§ **Data shown**

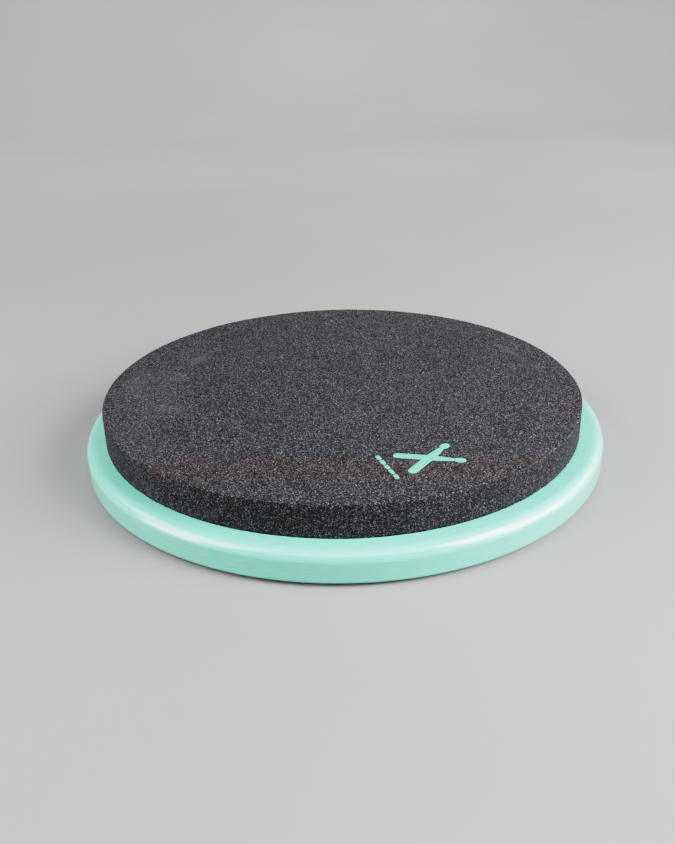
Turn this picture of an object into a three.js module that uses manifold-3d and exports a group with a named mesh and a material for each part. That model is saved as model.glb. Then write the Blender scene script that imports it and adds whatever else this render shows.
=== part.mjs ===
// Round drummer's practice pad: a disc of cellular rubber foam glued on a lacquered fibreboard disc,
// with an anti-slip rubber ring under the board and a small print on the playing face.
//
// Millimetres, +Z up, out of the playing face. The origin is on the pad's axis, at the level of the
// surface that the pad lies on, which is the underside of the anti-slip ring. The print is near the -Y edge.

import * as THREE from 'three';
import { mergeVertices } from 'three/addons/utils/BufferGeometryUtils.js';
import Module from 'manifold-3d';

// ---------------------------------------------------------------- driving dimensions

const BOARD_R = 152.4;            // 12 in board
const BOARD_T = 17;
const BOARD_TOP_ROUND = 6;        // quarter-round on the upper edge
const BOARD_BOTTOM_ROUND = 2;     // small radius on the lower edge

const FOAM_R = 139.7;             // 11 in foam disc
const FOAM_T = 18.25;
const FOAM_TOP_ROUND = 1;         // the cut edge is barely broken
const FOAM_OFFSET = [-1.125, -0.25]; // the disc is glued on by hand, a little off the board's centre

const FOAM_FILM_R = 137.7;        // the film stops 2 mm short of the foam's edge
const FOAM_FILM_T = 0.25;

const RING_OUTER_R = 115;
const RING_INNER_R = 75;
const RING_T = 2;
const RING_EDGE = 0.5;            // chamfer on the ring's lower edges
const RING_FILM_INSET = 1;        // the film is this much narrower than the ring, inside and outside
const RING_FILM_T = 0.25;

const PRINT_T = 0.125;            // printed ink
const PRINT_TURN = 21;            // degrees, print's width axis from +X
const EMBLEM_CENTRE = [41.9, -95.3];
const STICK_LENGTH = 37;
const STICK_BUTT_R = 2.4;
const STICK_NECK_R = 1.35;
const STICK_BEAD_R = 2.3;
const STICK_BEAD_HALF = 3.1;
const STICK_SPREAD = 33;          // degrees of each stick from the emblem's upright
const DASH_COUNT = 5;
const DASH_LENGTH = 4.3;
const DASH_WIDTH = 2;
const DASH_PITCH = 5.35;
const DASH_ROW = -23.4;           // the row's distance from the emblem's centre, along its upright

// radii where flat faces are divided, so that each interface has a face of its own
const PLAY_ZONE_R = 60;
const MARGIN_INNER_R = 118;

const BOARD_SEGMENTS = 96;
const FOAM_SEGMENTS = 96;
const FILM_SEGMENTS = 72;
const RING_SEGMENTS = 72;

// levels, from the resting surface up
const Z_RING_TOP = RING_T;
const Z_BOARD_BOTTOM = Z_RING_TOP + RING_FILM_T;
const Z_BOARD_TOP = Z_BOARD_BOTTOM + BOARD_T;
const Z_FOAM_BOTTOM = Z_BOARD_TOP + FOAM_FILM_T;
const Z_FOAM_TOP = Z_FOAM_BOTTOM + FOAM_T;

// ---------------------------------------------------------------- materials

const seafoamLacquer = () => new THREE.MeshStandardMaterial({ color: 0x7fcdb7, roughness: 0.35, metalness: 0 });
const foamRubber = () => new THREE.MeshStandardMaterial({ color: 0x3a393d, roughness: 0.95, metalness: 0 });
const adhesive = () => new THREE.MeshStandardMaterial({ color: 0xd8d2c0, roughness: 0.6, metalness: 0 });
const blackRubber = () => new THREE.MeshStandardMaterial({ color: 0x1b1b1d, roughness: 0.85, metalness: 0 });
const seafoamInk = () => new THREE.MeshStandardMaterial({ color: 0x8ad9c2, roughness: 0.7, metalness: 0 });

// ---------------------------------------------------------------- helpers

// turns a profile of [radius, height] pairs, listed from the lower end outwards and up, about the Z axis
function turned(profile, segments) {
  const geometry = new THREE.LatheGeometry(profile.map(([r, z]) => new THREE.Vector2(r, z)), segments);
  geometry.rotateX(Math.PI / 2);
  return geometry;
}

// points of a quarter circle, ends included, angles in degrees from +r towards +z
function arc(cr, cz, radius, from, to, steps) {
  const points = [];
  for (let i = 0; i <= steps; i++) {
    const a = THREE.MathUtils.degToRad(from + ((to - from) * i) / steps);
    points.push([cr + radius * Math.cos(a), cz + radius * Math.sin(a)]);
  }
  return points;
}

// a flat plate with the given outline
function plate(points, thickness) {
  const shape = new THREE.Shape(points.map(([x, y]) => new THREE.Vector2(x, y)));
  return new THREE.ExtrudeGeometry(shape, { depth: thickness, bevelEnabled: false, curveSegments: 1 });
}

function named(name, geometry, material) {
  const mesh = new THREE.Mesh(geometry, material);
  mesh.name = name;
  return mesh;
}

// ---------------------------------------------------------------- joining solids

const wasm = await Module();
wasm.setup();

function toSolid(geometry) {
  const g = geometry.clone();
  g.deleteAttribute('normal');
  g.deleteAttribute('uv');
  const merged = mergeVertices(g, 1e-5);
  return new wasm.Manifold(new wasm.Mesh({
    numProp: 3,
    vertProperties: new Float32Array(merged.attributes.position.array),
    triVerts: new Uint32Array(merged.index.array),
  }));
}

function toGeometry(solid) {
  const { vertProperties, triVerts, numProp } = solid.getMesh();
  const position = new Float32Array((vertProperties.length / numProp) * 3);
  for (let i = 0; i < position.length / 3; i++) {
    for (let k = 0; k < 3; k++) position[3 * i + k] = vertProperties[numProp * i + k];
  }
  const g = new THREE.BufferGeometry();
  g.setAttribute('position', new THREE.BufferAttribute(position, 3));
  g.setIndex([...triVerts]);
  g.computeVertexNormals();
  return g;
}

// ---------------------------------------------------------------- board and what is under it

const group = new THREE.Group();

const boardProfile = [
  [0, 0],
  [RING_INNER_R - 3, 0],
  [MARGIN_INNER_R, 0],
  ...arc(BOARD_R - BOARD_BOTTOM_ROUND, BOARD_BOTTOM_ROUND, BOARD_BOTTOM_ROUND, -90, 0, 3),
  ...arc(BOARD_R - BOARD_TOP_ROUND, BOARD_T - BOARD_TOP_ROUND, BOARD_TOP_ROUND, 0, 90, 6),
  [0, BOARD_T],
];
boardProfile[3][1] = 0;
boardProfile[boardProfile.length - 2][1] = BOARD_T;
const board = named('base_board', turned(boardProfile, BOARD_SEGMENTS), seafoamLacquer());
board.position.z = Z_BOARD_BOTTOM;
group.add(board);

const underside = new THREE.Group();
group.add(underside);

underside.add(named('anti_slip_ring', turned([
  [RING_INNER_R, RING_EDGE],
  [RING_INNER_R + RING_EDGE, 0],
  [RING_OUTER_R - RING_EDGE, 0],
  [RING_OUTER_R, RING_EDGE],
  [RING_OUTER_R, RING_T],
  [RING_INNER_R, RING_T],
  [RING_INNER_R, RING_EDGE],
], RING_SEGMENTS), blackRubber()));

const ringFilm = named('anti_slip_adhesive_film', turned([
  [RING_INNER_R + RING_FILM_INSET, 0],
  [RING_OUTER_R - RING_FILM_INSET, 0],
  [RING_OUTER_R - RING_FILM_INSET, RING_FILM_T],
  [RING_INNER_R + RING_FILM_INSET, RING_FILM_T],
  [RING_INNER_R + RING_FILM_INSET, 0],
], FILM_SEGMENTS), adhesive());
ringFilm.position.z = Z_RING_TOP;
underside.add(ringFilm);

// ---------------------------------------------------------------- playing pad

const pad = new THREE.Group();
pad.position.set(FOAM_OFFSET[0], FOAM_OFFSET[1], 0);
group.add(pad);

const foamFilm = named('foam_adhesive_film', turned([
  [0, 0],
  [FOAM_FILM_R, 0],
  [FOAM_FILM_R, FOAM_FILM_T],
  [0, FOAM_FILM_T],
], FILM_SEGMENTS), adhesive());
foamFilm.position.z = Z_BOARD_TOP;
pad.add(foamFilm);

const foamProfile = [
  [0, 0],
  [FOAM_R, 0],
  ...arc(FOAM_R - FOAM_TOP_ROUND, FOAM_T - FOAM_TOP_ROUND, FOAM_TOP_ROUND, 0, 90, 2),
  [PLAY_ZONE_R, FOAM_T],
  [0, FOAM_T],
];
foamProfile[4][1] = FOAM_T;
const foam = named('foam_pad', turned(foamProfile, FOAM_SEGMENTS), foamRubber());
foam.position.z = Z_FOAM_BOTTOM;
pad.add(foam);

// ---------------------------------------------------------------- print on the playing face
// The print's own axes: x is the emblem's upright, towards the sticks' beads, and y runs along the row of dashes.

const print = new THREE.Group();
print.position.set(EMBLEM_CENTRE[0], EMBLEM_CENTRE[1], Z_FOAM_TOP);
print.rotation.z = THREE.MathUtils.degToRad(PRINT_TURN);
group.add(print);

// one drumstick, lying along +x and centred on the origin: round butt, straight shaft, tapered neck, bead
function stickOutline() {
  const half = STICK_LENGTH / 2;
  const beadX = half - STICK_BEAD_HALF;
  const neckX = beadX - STICK_BEAD_HALF * 0.9;
  const upper = [];
  for (let i = 0; i <= 8; i++) {                        // bead, from the tip back to the neck
    const a = (Math.PI * 0.86 * i) / 8;
    upper.push([beadX + STICK_BEAD_HALF * Math.cos(a), STICK_BEAD_R * Math.sin(a)]);
  }
  upper.push([neckX - 0.6, STICK_NECK_R]);
  upper.push([half * 0.22, STICK_BUTT_R]);
  const buttX = -half + STICK_BUTT_R;
  for (let i = 0; i <= 5; i++) {                        // butt
    const a = Math.PI / 2 + (Math.PI / 2) * (i / 5);
    upper.push([buttX + STICK_BUTT_R * Math.cos(a), STICK_BUTT_R * Math.sin(a)]);
  }
  upper[0][1] = 0;
  upper[upper.length - 1][1] = 0;
  const lower = upper.slice(1, -1).reverse().map(([x, y]) => [x, -y]);
  return [...upper, ...lower];
}

function stick(turn) {
  const g = plate(stickOutline(), PRINT_T);
  g.rotateZ(THREE.MathUtils.degToRad(turn));
  return toSolid(g);
}

print.add(named('print_emblem', toGeometry(stick(STICK_SPREAD).add(stick(-STICK_SPREAD))), seafoamInk()));

for (let i = 0; i < DASH_COUNT; i++) {
  const l = DASH_LENGTH / 2;
  const w = DASH_WIDTH / 2;
  const c = 0.45;                                        // corner cut
  const dash = named(`print_dash_${i + 1}`, plate([
    [-w + c, -l], [w - c, -l], [w, -l + c], [w, l - c], [w - c, l], [-w + c, l], [-w, l - c], [-w, -l + c],
  ], PRINT_T), seafoamInk());
  dash.position.set(DASH_ROW, (i - (DASH_COUNT - 1) / 2) * DASH_PITCH, 0);
  print.add(dash);
}

export default group;
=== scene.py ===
"""Looks for the round drummer's practice pad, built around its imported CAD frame. Metres, +Z up."""

import math

import bmesh
import bpy
import numpy as np
from mathutils import Matrix, Vector


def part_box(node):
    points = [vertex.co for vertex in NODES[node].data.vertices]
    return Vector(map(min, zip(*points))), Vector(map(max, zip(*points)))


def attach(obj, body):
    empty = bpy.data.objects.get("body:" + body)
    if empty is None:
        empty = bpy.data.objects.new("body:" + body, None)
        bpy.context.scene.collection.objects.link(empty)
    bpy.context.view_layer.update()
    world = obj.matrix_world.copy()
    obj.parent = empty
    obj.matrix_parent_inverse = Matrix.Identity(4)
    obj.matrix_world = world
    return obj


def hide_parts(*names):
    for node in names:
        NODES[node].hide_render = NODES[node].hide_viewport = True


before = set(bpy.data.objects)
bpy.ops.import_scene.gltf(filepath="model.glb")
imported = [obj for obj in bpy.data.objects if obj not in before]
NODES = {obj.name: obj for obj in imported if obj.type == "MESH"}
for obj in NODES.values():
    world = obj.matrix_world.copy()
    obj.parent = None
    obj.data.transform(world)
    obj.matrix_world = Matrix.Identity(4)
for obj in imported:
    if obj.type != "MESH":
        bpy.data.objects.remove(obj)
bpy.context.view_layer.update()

MM = 0.001
scene = bpy.context.scene

# ------------------------------------------------------------------ places and sizes, from the frame


def centre_radius(node):
    lo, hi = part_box(node)
    return (lo.x + hi.x) / 2, (lo.y + hi.y) / 2, (hi.x - lo.x) / 2, lo.z, hi.z


BX, BY, BR, BZ0, BZ1 = [v / MM for v in centre_radius("base_board")]
FX, FY, FR, FZ0, FZ1 = [v / MM for v in centre_radius("foam_pad")]
RX, RY, RR, RZ0, RZ1 = [v / MM for v in centre_radius("anti_slip_ring")]
ring_pts = np.array([v.co[:] for v in NODES["anti_slip_ring"].data.vertices]) / MM
RING_IN = float(np.hypot(ring_pts[:, 0] - RX, ring_pts[:, 1] - RY).min())

# ------------------------------------------------------------------ mesh helpers (all in mm)


class Mesh:
    """Collects rings of points about a vertical axis, and joins neighbouring rings. A ring may have half or twice the points of the one before."""

    def __init__(self):
        self.v, self.f = [], []
        self.n = 0

    def add(self, pts):
        start = self.n
        self.v.append(np.asarray(pts, float))
        self.n += len(pts)
        return start, len(pts)

    def join(self, a, b):
        """Faces between ring a and ring b, both counter-clockwise seen from +Z. In a section with the radius to the right and height up, the outside is on the right of the way from a to b."""
        (sa, na), (sb, nb) = a, b
        if nb == 1:
            i = np.arange(na)
            self.f += [(sa + int(k), sa + int((k + 1) % na), sb) for k in i]
        elif na == 1:
            i = np.arange(nb)
            self.f += [(sa, sb + int((k + 1) % nb), sb + int(k)) for k in i]
        elif na == nb:
            for k in range(na):
                k2 = (k + 1) % na
                self.f.append((sa + k, sa + k2, sb + k2, sb + k))
        elif na == 2 * nb:
            for k in range(nb):
                k2 = (k + 1) % nb
                p, q, r = sa + 2 * k, sa + 2 * k + 1, sa + (2 * k + 2) % na
                self.f += [(p, q, sb + k), (q, sb + k2, sb + k), (q, r, sb + k2)]
        elif nb == 2 * na:
            for k in range(na):
                k2 = (k + 1) % na
                p, q, r = sb + 2 * k, sb + 2 * k + 1, sb + (2 * k + 2) % nb
                self.f += [(sa + k, q, p), (sa + k, sa + k2, q), (sa + k2, r, q)]
        else:
            raise ValueError("rings that can't be joined")

    def object(self, name, smooth=True):
        me = bpy.data.meshes.new(name)
        v = np.concatenate(self.v) * MM
        me.from_pydata(v.tolist(), [], self.f)
        me.validate()
        me.polygons.foreach_set("use_smooth", [smooth] * len(me.polygons))
        me.update()
        ob = bpy.data.objects.new(name, me)
        scene.collection.objects.link(ob)
        return ob


def ring(r, z, n, cx=0.0, cy=0.0, turn=0.0):
    t = np.arange(n) * (2 * np.pi / n) + turn
    r = np.broadcast_to(r, (n,))
    return np.stack([cx + r * np.cos(t), cy + r * np.sin(t), np.broadcast_to(z, (n,))], -1)


def waves(t, terms):
    """Sum of amplitude * cos(k * t + phase)."""
    return sum(a * np.cos(k * t + p) for a, k, p in terms)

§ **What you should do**
Using the data above, extract exactly the lines from the one that holds "for (let i = 0; i < DASH_COUNT;" to the one that holds "obj.matrix_world = world", both ends included, and no others.

§ **Exercise result**
for (let i = 0; i < DASH_COUNT; i++) {
  const l = DASH_LENGTH / 2;
  const w = DASH_WIDTH / 2;
  const c = 0.45;                                        // corner cut
  const dash = named(`print_dash_${i + 1}`, plate([
    [-w + c, -l], [w - c, -l], [w, -l + c], [w, l - c], [w - c, l], [-w + c, l], [-w, l - c], [-w, -l + c],
  ], PRINT_T), seafoamInk());
  dash.position.set(DASH_ROW, (i - (DASH_COUNT - 1) / 2) * DASH_PITCH, 0);
  print.add(dash);
}

export default group;
=== scene.py ===
"""Looks for the round drummer's practice pad, built around its imported CAD frame. Metres, +Z up."""

import math

import bmesh
import bpy
import numpy as np
from mathutils import Matrix, Vector


def part_box(node):
    points = [vertex.co for vertex in NODES[node].data.vertices]
    return Vector(map(min, zip(*points))), Vector(map(max, zip(*points)))


def attach(obj, body):
    empty = bpy.data.objects.get("body:" + body)
    if empty is None:
        empty = bpy.data.objects.new("body:" + body, None)
        bpy.context.scene.collection.objects.link(empty)
    bpy.context.view_layer.update()
    world = obj.matrix_world.copy()
    obj.parent = empty
    obj.matrix_parent_inverse = Matrix.Identity(4)
    obj.matrix_world = world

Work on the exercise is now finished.